Des pistes de réflexion pour l’avenir

Même si la recension de l’INSPQ met en lumière des mesures prometteuses en matière de prévention du vapotage chez les jeunes, il n’en demeure pas moins que la documentation sur le sujet est limitée.

En attendant la publication d’études supplémentaires, de méta-analyses et de revues systématiques sur le sujet, « il faut considérer les interventions proposées dans le document de l’INSPQ dans leur ensemble », explique Dr Nicolas Chadi, pédiatre spécialisé en médecine de l’adolescence et en toxicomanie au CHU Sainte-Justine et professeur adjoint de clinique au département de pédiatrie de l’Université de Montréal. Puisque toutes les mesures n’ont pas la même efficacité, ce praticien croit qu’une combinaison d’approches devrait être privilégiée chez les adolescents, tout autant pour prévenir que pour cesser le vapotage.

Certains éléments méritent également d’être pris en compte dans la lutte contre le vapotage chez les adolescents, comme en fait mention la recension de l’INSPQ. Par exemple, il importe de considérer la perception qu’ont les jeunes des risques inhérents à l’usage des produits de vapotage, par rapport à ceux liés au tabac. « C’est assez ancré dans la mentalité des jeunes que la cigarette de tabac est nocive pour la santé et peut mener au cancer, explique le Dr Chadi. Mais pour ce qui est du risque associé au vapotage, ce n’est pas toujours aussi clair pour les adolescents. »

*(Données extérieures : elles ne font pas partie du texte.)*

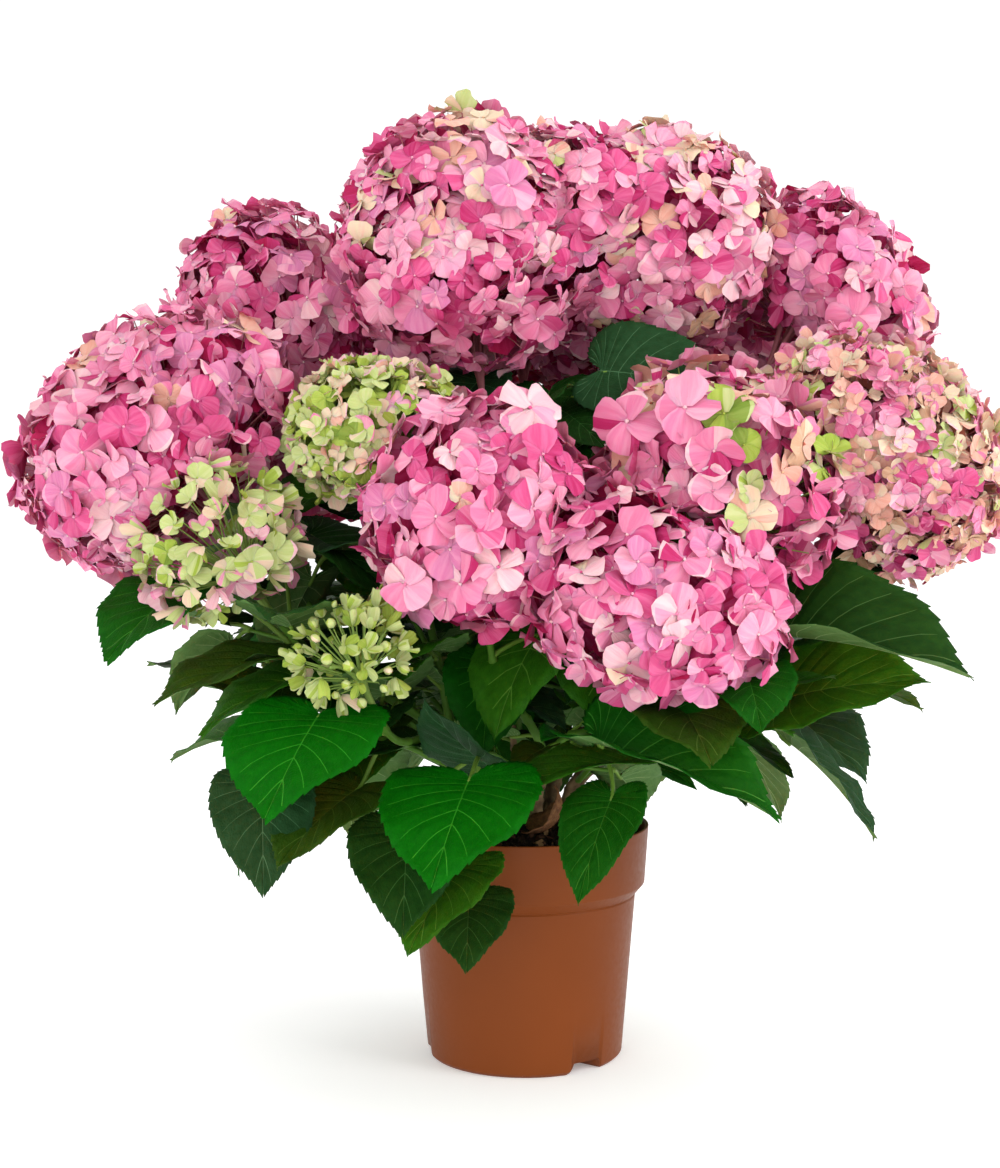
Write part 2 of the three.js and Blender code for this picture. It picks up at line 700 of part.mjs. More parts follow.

Selon le pédiatre, un travail d’éducation auprès des jeunes s’avère nécessaire afin de bien les informer des risques liés au vapotage. Il faudra toutefois s’assurer que les interventions modifient la perception du risque associé à la cigarette électronique, sans toutefois banaliser l’usage du tabac. Il s’agit malheureusement d’un effet pervers relevé par l’INSPQ dans certaines interventions de prévention menées auprès des jeunes.

En terminant, rappelons que le vapotage et les connaissances scientifiques qui s’y rapportent évoluent rapidement. Les interventions de prévention seront donc appelées à changer et à s’améliorer au fil du temps.